Based on data from Tennessee, about one in eight schools must fill a principal vacancy each year, and most of those hired are assistant principals (APs). Given the critical role assistant principals play in principal pipelines, the experience and preparedness of APs are of particular interest for understanding the labor pool of future principals and the self-efficacy of incoming administrators. Using a statewide survey of administrators, we examine responses from assistant principals to assess feelings of preparedness across all APs, as well as how levels of feeling prepared vary across factors such as length of time as an AP, responsibilities as an AP, personal demographics, and school characteristics. Overall, we find that most assistant principals (86%) feel prepared to become a principal, but the variation across critical variables is illuminating. First, APs’ confidence in being prepared for principalship is positively correlated with years of experience as an AP. The proportion of APs who feel strongly prepared to become a principal varies by school level, with APs middle schools having the highest proportion (43.19%) and those serving in high school having the lowest (38.8%). This distribution also varies by student poverty quartiles. APs in schools with lower proportions of students eligible for free or reduced price lunch (FRL) were more than 25% more likely report strong feelings of preparedness than those in schools in the top quartile of FRL eligibility. In terms of specific roles and responsibilities that appear to help develop a sense of preparedness, APs feel strongly prepared when they had influence over standards, curriculum, PD, hiring, and budget. Finally, more APs feel strongly prepared when their current principals encourage them to become a principal in the future. Those who feel strongly prepared receive more leadership opportunities from their principals and more one-on-one interactions with their principals. Between now and a spring presentation of findings, we will work with partners at the Tennessee Department of Education to discuss potential recommendations and guidance to district leaders in light of these trends and welcome the chance to discuss implications with education stakeholders in other states.
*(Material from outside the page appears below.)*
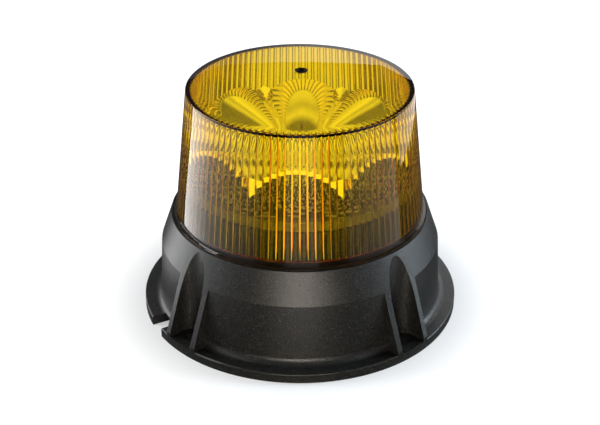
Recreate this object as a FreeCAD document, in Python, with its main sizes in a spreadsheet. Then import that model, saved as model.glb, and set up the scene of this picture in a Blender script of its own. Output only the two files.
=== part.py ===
"""Beacon with a twist-off ribbed amber dome, a ring of mirrored half-bowl reflectors and a
cast base with four foot pockets.  Frame: origin at the centre of the base's underside, +Z up
along the axis, front towards -Y (midway between two foot pockets).  Millimetres."""
import FreeCAD
import Part
import Sketcher
import math
import os

from FreeCAD import Placement, Rotation, Vector

SIZES = [
    # mounting flange, cast wall, deck and collar
    ("flange_radius", 84.0), ("flange_thickness", 5.0), ("rim_round", 0.7), ("rim_land", 8.8),
    ("foot_fillet", 3.5), ("cast_wall", 5.6), ("wall_lean", 1.81), ("cavity_draft", 0.6),
    ("crease_height", 37.4), ("deck_top", 39.5), ("deck_thickness", 3.5),
    ("wire_bore_radius", 8.0), ("shoulder_width", 17.6), ("collar_land", 1.0),
    ("counterbore_depth", 3.8),
    # foot pockets with their gussets
    ("mount_count", 4), ("first_mount_angle", 45.0), ("bolt_edge", 7.8),
    ("bolt_hole_radius", 3.45), ("pocket_radius", 8.0), ("pocket_wall", 3.0),
    ("gusset_lip", 1.83),
    # wire exit slot through the rim
    ("slot_angle", 209.0), ("slot_width", 12.0), ("slot_depth", 7.5), ("channel_height", 3.6),
    # bottom cover
    ("cover_height", 5.5), ("cover_thickness", 2.5), ("cover_gap", 0.3), ("seat_width", 2.0),
    ("cover_gasket_thickness", 1.2), ("cover_boss_radius", 4.5), ("cover_screw_inset", 9.6),
    ("cover_screw_count", 6), ("cover_screw_angle", 0.0), ("cover_screw_bite", 10.0),
    ("grommet_radius", 7.5), ("grommet_bore", 3.5), ("grommet_offset", 30.0),
    ("grommet_flange", 1.5), ("grommet_lip", 1.6),
    ("vent_radius", 5.0), ("vent_offset", 34.0), ("vent_cap", 1.5),
    # dome
    ("dome_flange_thickness", 2.8), ("dome_flange_reach", 1.6), ("dome_foot_rise", 2.2),
    ("dome_taper", 7.2), ("dome_height", 121.9), ("dome_wall", 2.5), ("dome_ceiling", 3.0),
    ("dome_round", 0.5), ("dome_rib_count", 104), ("dome_rib_depth", 0.6),
    ("dome_rib_rise", 1.0), ("well_radius", 3.0), ("well_floor", 0.8), ("well_offset", 20.5),
    # bayonet and seal
    ("seat_gap", 0.3), ("flange_overhang", 5.4), ("skirt_wall", 2.8), ("skirt_gap", 3.5),
    ("lug_count", 4), ("lug_reach", 2.2), ("lug_height", 3.0), ("lug_span", 24.0),
    ("lug_play", 1.5), ("lug_ledge", 4.0), ("lock_travel", 30.0), ("bayonet_angle", 60.0),
    ("running_gap", 0.4), ("seal_thickness", 1.2), ("seal_clear", 0.7),
    # heat sink drum
    ("drum_gap", 2.2), ("drum_wall", 3.5), ("drum_height", 29.5), ("drum_step", 4.6),
    ("land_height", 3.9), ("fin_count", 8), ("fin_thickness", 2.5), ("hub_wall", 4.0),
    ("head_clear", 0.75), ("sink_boss_radius", 5.0), ("sink_screw_inset", 10.5),
    ("sink_screw_count", 4), ("sink_screw_bite", 10.0),
    # emitter circuit board
    ("pad_thickness", 0.5), ("pad_margin", 0.5), ("board_thickness", 1.6),
    ("board_margin", 0.6), ("board_screw_inset", 3.8), ("board_screw_count", 4),
    ("board_screw_bite", 5.0), ("lead_hole_radius", 6.0),
    ("led_side", 3.4), ("led_base", 0.7), ("led_lens_radius", 1.3),
    # reflector
    ("cup_count", 8), ("first_cup_angle", -90.0), ("cup_overhang", 1.2), ("cup_radius", 24.5),
    ("cup_setback", 2.0), ("cup_shell", 2.3), ("web_height", 19.0), ("web_fall", 0.39),
    ("corner_trim", 0.45), ("floor_thickness", 1.2), ("optic_wall", 1.6), ("land_gap", 0.2),
    ("led_window_radius", 3.2), ("optic_hub_radius", 15.0), ("optic_hub_height", 7.0),
    ("hub_screw_count", 4), ("hub_screw_inset", 3.5), ("hub_screw_bite", 5.0),
    # driver circuit board on the underside of the deck, and the parts on it
    ("driver_gap", 3.5), ("standoff_count", 4), ("standoff_length", 13.0),
    ("standoff_radius", 3.5), ("standoff_inset", 6.0), ("standoff_bite", 8.0),
    ("capacitor_radius", 5.0), ("capacitor_clear", 1.5), ("capacitor_pitch", 14.0),
    ("capacitor_row", 22.0),
    ("inductor_radius", 8.0), ("inductor_waist", 7.0), ("inductor_height", 8.0),
    ("inductor_cap", 1.2), ("inductor_across", 20.0), ("inductor_back", 16.0),
    ("transistor_length", 10.0), ("transistor_width", 9.0), ("transistor_height", 4.4),
    ("transistor_pitch", 14.0), ("transistor_row", 18.0), ("transistor_shift", 10.0),
    ("controller_side", 12.0), ("controller_height", 1.6), ("controller_across", 22.0),
    ("controller_back", 4.0),
    ("terminal_length", 18.0), ("terminal_width", 9.0), ("terminal_height", 8.0),
    ("terminal_shift", 14.0),
    ("socket_length", 10.0), ("socket_width", 6.0), ("socket_height", 6.0),
    ("lead_radius", 0.9), ("lead_spread", 2.0),
    # screws and the play round them
    ("screw_radius", 2.0), ("screw_head_radius", 3.5), ("screw_head_height", 2.4),
    ("small_screw_radius", 1.5), ("small_screw_head_radius", 2.75),
    ("small_screw_head_height", 2.0), ("thread_gap", 0.05), ("thread_spare", 1.0),
    ("hole_gap", 0.2), ("cut_past", 1.0),
]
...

Hi Youjin - thanks for sharing your findings! I thought it was interesting that APs feel strongly prepared when they had influence over standards, curriculum, PD, hiring, and budget - in some ways I would think it might be overwhelming to have control over those factors. Are some of those factors more important to have influence than others? Is there any interaction between influence over these factors and school poverty? It might be helpful to check whether influence over those factors is similar or different for high- vs. low-poverty schools (to rule out the possibility that APs entering higher-poverty schools are feeling less prepared because they have less control over standards, curriculum, PD, hiring, and budget). Last, do you have any data that could be used to shed light on the relationship between leadership opportunities and one-on-one interactions with principals and feelings of preparedness? Is it that some APs seek out more leadership opportunities and one-on-one interactions, or is that driven more by differences in the principals that that the APs are working with? If the latter, do principals offer more leadership opportunities and one-on-one interactions to certain APs - either APs that they perceive to be more qualified/effective, or who have specific demographic characteristics? Again, thanks for sharing and if you have any questions, you can reach me at

Thanks for presenting an interesting topic. I find the role and purpose of the assistant principal to be an interesting consideration. I am interested in the idea that the assistant principal position is a training ground for the principal position. I am curious if you controlled for, or have examined, instances where the assistant principal is not preparing to be a principal, but rather, focusing on getting really good at administrating one area (such as behavior, academics, testing administration, etc.). I work in Kentucky and we are seeing a growing trend of principals self promoting themselves as "Executive Principals" and delegating tasks to a stable of assistant principals who actually run the day-to-day functions of the school. In this instance, the Executive Principal's role is to represent the school in the community and to oversee and coordinate the work of multiple APs. Do you have any thoughts on that? Matthew Courtney

This is interesting data you report on here, Youjin. The question that your work leads me to is whether or not "feeling prepared" is a good proxy for actually being prepared to be an effective principal. There is some work in the business administration world that even suggests those who are most confident in their leadership abilities are actually pretty ineffective leaders. Perhaps you might view "feeling prepared" as an end in of itself, and it does seem important to me to have a leader who does not feel unprepared. "Strongly agree" though may not necessarily actually be better than "Agree." The nice thing is that if you link your data to principal hiring and principal and school outcomes, you could begin to test whether an AP "feeling prepared" tends to work out well for students in the long run.

Thanks for sharing these results. I would love to see the first figure with four bars for each likert level where the four bars are disaggregated by 1st, 2nd, 3rd year, and more than 3 years. That is, I would like to see the first two figures combined. Additionally, do you have these same statistics for the 30% of new principals who were not previously assistant principals? Regarding the relationship between assistant principals feeling prepared to become a principal by leadership opportunities provided by their principal -- the causation could run in the other direction -- principals might not give opportunities to provide leadership who unlikely to feel prepared to be a principal.

This is an interesting set of results. This makes me think of the literature on the leadership pipeline, particularly with respect to gender and racial diversity. Do you find differences in how prepared female APs vs. male APs rate themselves? Does the relationship with experience vary by sex? (E.g., do we see male APs more likely to judge themselves well-prepared in the first year of the role vs. female APs)? I'd be similarly interested to see if there are differences for leaders of color vs. white leaders--I could see a similar dynamic possibly being at play with respect to AP race. Thanks for sharing these results--I look forward to seeing future iterations at in-person AEFPs!